With Christina Sealey’s Anna, one anticipates intense gravitational movement in both space and emotion. One senses this: it’s happening and also about to happen. Catherine Gibbon, meanwhile, offers 16 square feet of ambiguous fire-bursting landscape in, surprisingly, chalk pastel and it really does burn. Charles Meanwell’s huge works offer an interesting interplay of method and depiction and can be massive and crude and undeniable, all with a touch of audacity. Five more artists -Jennifer Carvalho, David Hucal, Daniel Hutchinson, Matthew Schofield, and Beth Stuart- also bring creative issues to the fore with intriguing results that sometimes please and sometimes challenge. A good show here. Until February 8.

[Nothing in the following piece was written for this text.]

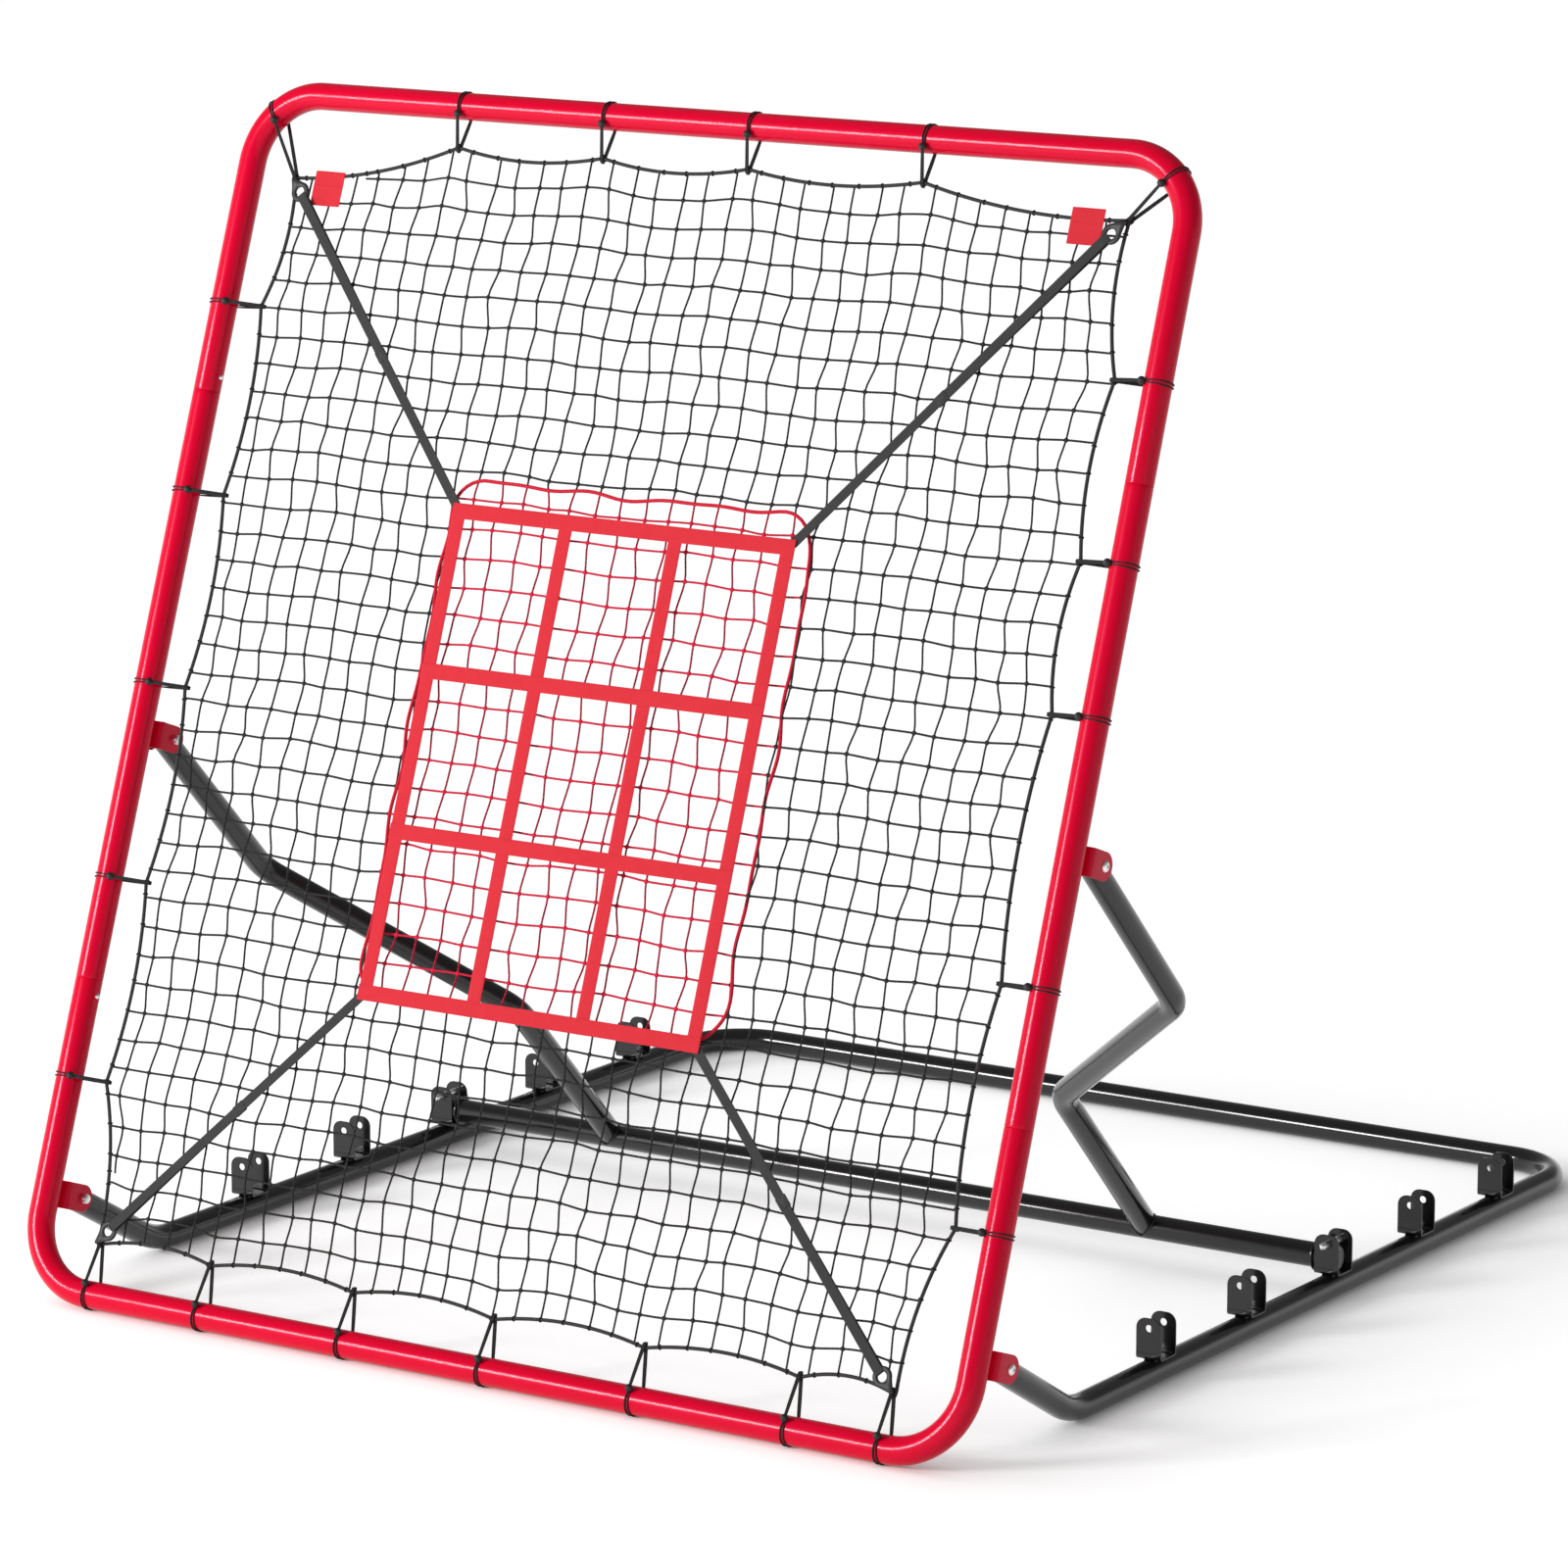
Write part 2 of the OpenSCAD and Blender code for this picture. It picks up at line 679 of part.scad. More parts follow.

That most influential of artists, Paul Cezanne, painted over 300 still lifes in his day and The World is an Apple: The Still Lifes of Cezanne is, typical of the AGH, a rewarding plum of a show in concept and presentation, one that demands a repeat visit. “I want to astonish Paris with an apple” declared Cezanne, who came to Paris in early 1860s. One grouping of paintings here, four being examples of the more mainstream and au courant approach of others and three by Cezanne show the artist already contradicting the methods and attitudes of the conventional going rate of aesthetics
In the next room, second of two if you’re counting, there are three paintings by Van Gogh, Braque, and Emile Bernard, all intended to provoke comparative insights. Three of the paintings by Cezanne are not of fruit but of skulls, and this arrangement seems to declare both that a skull is an apple is a skull and Cezanne’s view that “Objects never cease to live.” Two paintings of flowers in a vase from 1880 and 1900 to 1903 respectively show the development of a driven painter’s mind to discover what he and his art can do.
During my visit, a large group of students went off individually to sketch specific paintings by Cezanne-and that is how it should be in any culture worth its salt. The arts, past and present, have much to teach us. Over and over in its many compelling exhibitions I’ve enjoyed during recent years, the AGH has made that point excitingly clear. I am indeed a junkie for art -and a good fix is always available, as it was many years ago, at the Art Gallery of Hamilton. Cezanne runs to February 8.